[Records that describe objects]
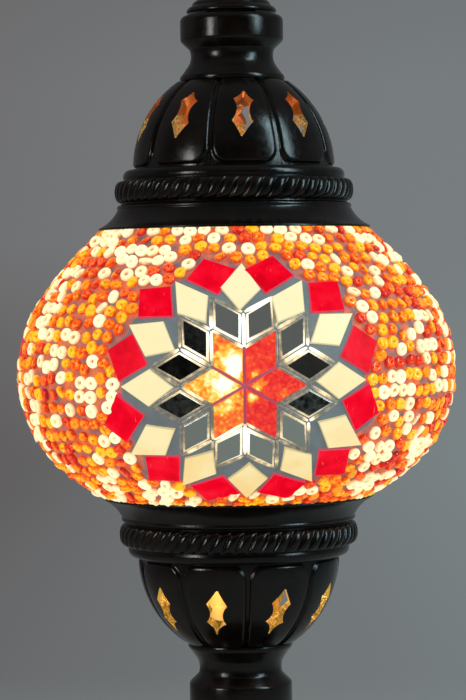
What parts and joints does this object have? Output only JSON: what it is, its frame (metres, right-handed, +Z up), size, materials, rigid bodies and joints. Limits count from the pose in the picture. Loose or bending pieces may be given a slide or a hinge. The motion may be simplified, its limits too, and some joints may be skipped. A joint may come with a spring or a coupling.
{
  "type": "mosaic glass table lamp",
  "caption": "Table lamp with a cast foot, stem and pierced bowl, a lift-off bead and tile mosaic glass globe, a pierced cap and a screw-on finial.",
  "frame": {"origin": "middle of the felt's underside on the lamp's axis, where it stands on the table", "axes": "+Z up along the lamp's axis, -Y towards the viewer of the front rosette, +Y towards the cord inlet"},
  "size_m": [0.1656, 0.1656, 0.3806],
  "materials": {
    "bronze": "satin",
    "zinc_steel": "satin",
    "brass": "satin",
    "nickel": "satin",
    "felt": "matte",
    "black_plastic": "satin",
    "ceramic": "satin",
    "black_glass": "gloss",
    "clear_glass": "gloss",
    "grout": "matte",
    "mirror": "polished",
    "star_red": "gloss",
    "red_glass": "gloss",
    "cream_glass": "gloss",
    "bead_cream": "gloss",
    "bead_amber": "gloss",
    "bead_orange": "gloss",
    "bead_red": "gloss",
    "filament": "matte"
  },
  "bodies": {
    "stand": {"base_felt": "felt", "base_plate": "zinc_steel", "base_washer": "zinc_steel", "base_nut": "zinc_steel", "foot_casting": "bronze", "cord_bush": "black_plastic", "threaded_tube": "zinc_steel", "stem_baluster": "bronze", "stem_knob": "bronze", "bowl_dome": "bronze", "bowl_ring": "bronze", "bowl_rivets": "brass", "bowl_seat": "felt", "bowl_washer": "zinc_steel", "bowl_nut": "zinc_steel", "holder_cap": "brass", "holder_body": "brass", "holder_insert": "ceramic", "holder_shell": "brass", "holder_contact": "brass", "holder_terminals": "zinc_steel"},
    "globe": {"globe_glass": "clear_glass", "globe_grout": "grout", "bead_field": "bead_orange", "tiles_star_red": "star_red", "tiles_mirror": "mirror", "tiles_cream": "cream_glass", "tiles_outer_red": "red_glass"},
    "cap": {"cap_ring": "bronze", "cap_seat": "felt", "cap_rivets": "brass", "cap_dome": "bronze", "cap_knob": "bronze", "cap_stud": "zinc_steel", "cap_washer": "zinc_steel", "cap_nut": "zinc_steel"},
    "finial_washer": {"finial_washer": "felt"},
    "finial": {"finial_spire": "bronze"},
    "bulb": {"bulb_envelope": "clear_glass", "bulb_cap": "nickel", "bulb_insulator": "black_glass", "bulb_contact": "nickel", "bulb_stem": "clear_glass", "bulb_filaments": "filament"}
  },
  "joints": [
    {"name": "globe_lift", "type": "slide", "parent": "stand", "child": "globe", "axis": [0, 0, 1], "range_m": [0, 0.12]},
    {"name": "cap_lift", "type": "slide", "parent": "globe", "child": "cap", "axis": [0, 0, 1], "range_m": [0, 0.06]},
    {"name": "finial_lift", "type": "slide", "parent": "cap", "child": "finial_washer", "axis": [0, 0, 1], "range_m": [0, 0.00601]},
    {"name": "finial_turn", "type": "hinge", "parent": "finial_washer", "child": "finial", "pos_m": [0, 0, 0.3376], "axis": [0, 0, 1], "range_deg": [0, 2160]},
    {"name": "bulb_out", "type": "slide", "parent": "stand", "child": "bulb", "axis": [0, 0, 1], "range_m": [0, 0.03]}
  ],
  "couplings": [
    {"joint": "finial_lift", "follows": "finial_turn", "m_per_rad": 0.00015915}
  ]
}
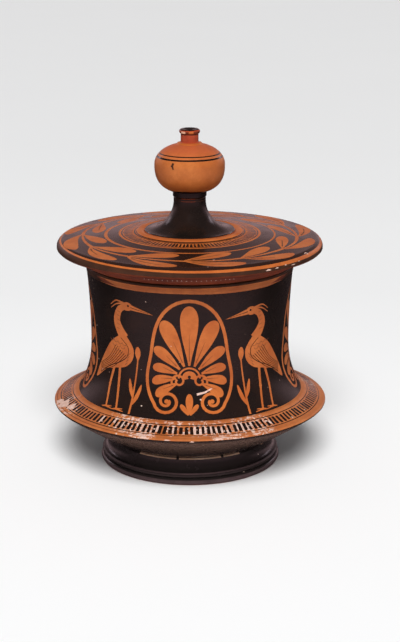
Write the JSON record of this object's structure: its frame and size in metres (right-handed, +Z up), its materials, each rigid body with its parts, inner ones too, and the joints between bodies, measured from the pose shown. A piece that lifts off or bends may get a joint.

_Written problem:_ Please repeat the material above, word for word and in full.

_Finished exercise:_
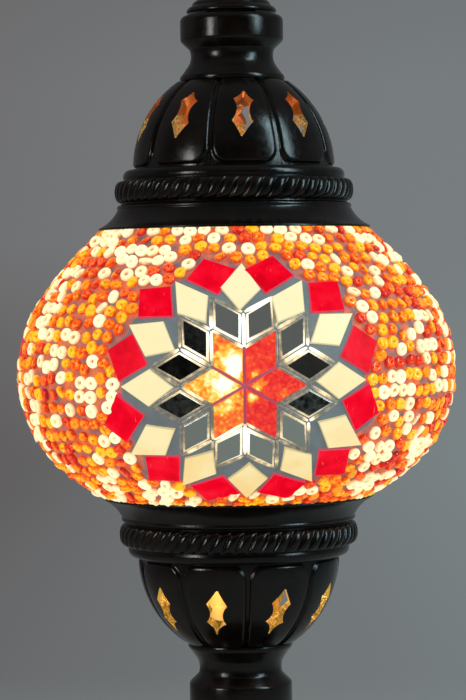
What parts and joints does this object have? Output only JSON: what it is, its frame (metres, right-handed, +Z up), size, materials, rigid bodies and joints. Limits count from the pose in the picture. Loose or bending pieces may be given a slide or a hinge. The motion may be simplified, its limits too, and some joints may be skipped. A joint may come with a spring or a coupling.
{
  "type": "mosaic glass table lamp",
  "caption": "Table lamp with a cast foot, stem and pierced bowl, a lift-off bead and tile mosaic glass globe, a pierced cap and a screw-on finial.",
  "frame": {"origin": "middle of the felt's underside on the lamp's axis, where it stands on the table", "axes": "+Z up along the lamp's axis, -Y towards the viewer of the front rosette, +Y towards the cord inlet"},
  "size_m": [0.1656, 0.1656, 0.3806],
  "materials": {
    "bronze": "satin",
    "zinc_steel": "satin",
    "brass": "satin",
    "nickel": "satin",
    "felt": "matte",
    "black_plastic": "satin",
    "ceramic": "satin",
    "black_glass": "gloss",
    "clear_glass": "gloss",
    "grout": "matte",
    "mirror": "polished",
    "star_red": "gloss",
    "red_glass": "gloss",
    "cream_glass": "gloss",
    "bead_cream": "gloss",
    "bead_amber": "gloss",
    "bead_orange": "gloss",
    "bead_red": "gloss",
    "filament": "matte"
  },
  "bodies": {
    "stand": {"base_felt": "felt", "base_plate": "zinc_steel", "base_washer": "zinc_steel", "base_nut": "zinc_steel", "foot_casting": "bronze", "cord_bush": "black_plastic", "threaded_tube": "zinc_steel", "stem_baluster": "bronze", "stem_knob": "bronze", "bowl_dome": "bronze", "bowl_ring": "bronze", "bowl_rivets": "brass", "bowl_seat": "felt", "bowl_washer": "zinc_steel", "bowl_nut": "zinc_steel", "holder_cap": "brass", "holder_body": "brass", "holder_insert": "ceramic", "holder_shell": "brass", "holder_contact": "brass", "holder_terminals": "zinc_steel"},
    "globe": {"globe_glass": "clear_glass", "globe_grout": "grout", "bead_field": "bead_orange", "tiles_star_red": "star_red", "tiles_mirror": "mirror", "tiles_cream": "cream_glass", "tiles_outer_red": "red_glass"},
    "cap": {"cap_ring": "bronze", "cap_seat": "felt", "cap_rivets": "brass", "cap_dome": "bronze", "cap_knob": "bronze", "cap_stud": "zinc_steel", "cap_washer": "zinc_steel", "cap_nut": "zinc_steel"},
    "finial_washer": {"finial_washer": "felt"},
    "finial": {"finial_spire": "bronze"},
    "bulb": {"bulb_envelope": "clear_glass", "bulb_cap": "nickel", "bulb_insulator": "black_glass", "bulb_contact": "nickel", "bulb_stem": "clear_glass", "bulb_filaments": "filament"}
  },
  "joints": [
    {"name": "globe_lift", "type": "slide", "parent": "stand", "child": "globe", "axis": [0, 0, 1], "range_m": [0, 0.12]},
    {"name": "cap_lift", "type": "slide", "parent": "globe", "child": "cap", "axis": [0, 0, 1], "range_m": [0, 0.06]},
    {"name": "finial_lift", "type": "slide", "parent": "cap", "child": "finial_washer", "axis": [0, 0, 1], "range_m": [0, 0.00601]},
    {"name": "finial_turn", "type": "hinge", "parent": "finial_washer", "child": "finial", "pos_m": [0, 0, 0.3376], "axis": [0, 0, 1], "range_deg": [0, 2160]},
    {"name": "bulb_out", "type": "slide", "parent": "stand", "child": "bulb", "axis": [0, 0, 1], "range_m": [0, 0.03]}
  ],
  "couplings": [
    {"joint": "finial_lift", "follows": "finial_turn", "m_per_rad": 0.00015915}
  ]
}
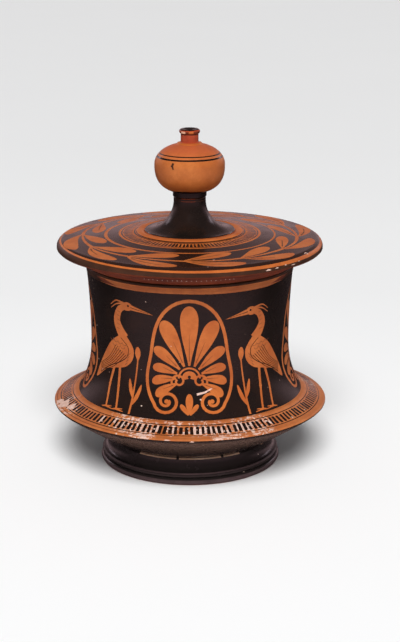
Write the JSON record of this object's structure: its frame and size in metres (right-handed, +Z up), its materials, each rigid body with its parts, inner ones too, and the joints between bodies, measured from the pose shown. A piece that lifts off or bends may get a joint.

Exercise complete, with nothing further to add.